What a fun idea: Frontiers for Young Minds is a kid-reviewed science journal.

Or as they themselves say,

Frontiers for Young Minds provides a collection of freely available scientific articles by distinguished scientists that are shaped for younger audiences by the input of their own young peers.

Jeremy Martin explains the idea (and how he ended up as the editor responsible for mathematics section) in more detail on AMS Math Education blog: Communicating Advanced Mathematics to Kids

For example, I recently coauthored a paper with the intimidating title “Oscillation estimates of eigenfunctions via the combinatorics of noncrossing partitions”, which is full of extensions of eigenfunctions, fractional Schrödinger operators, Kreweras complementation, and similar jargon.
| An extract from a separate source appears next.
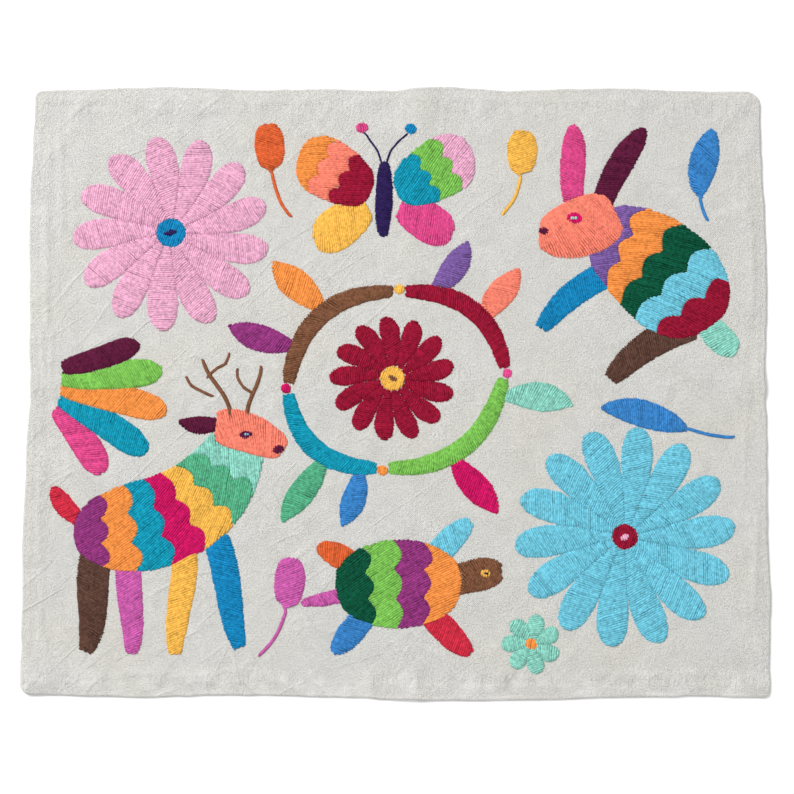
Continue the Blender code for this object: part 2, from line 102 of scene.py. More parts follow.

I summarized it like this: “My coauthors study partial differential equations, which model things like fluid flow and heat dispersion. They draw pictures that look like tangled-up spaghetti, then try to measure the complexity of the equations by counting the holes in the tangle. Well, counting is what I do for a living, and when I saw their pictures, I was able to use what I know about counting to help them solve their problem.” Sure, that’s sweeping a whole lot of things under the rug, but really, that’s what we were doing.

[..] At this journal, the articles are not peer-reviewed. They are kid-reviewed. As you may have guessed from the title of the journal, the target audience consists of kids (ages 8-15), and who better than a prospective reader to tell the author what is working and what needs to be fixed?

Sounds great. We need someone to implement this in Finnish!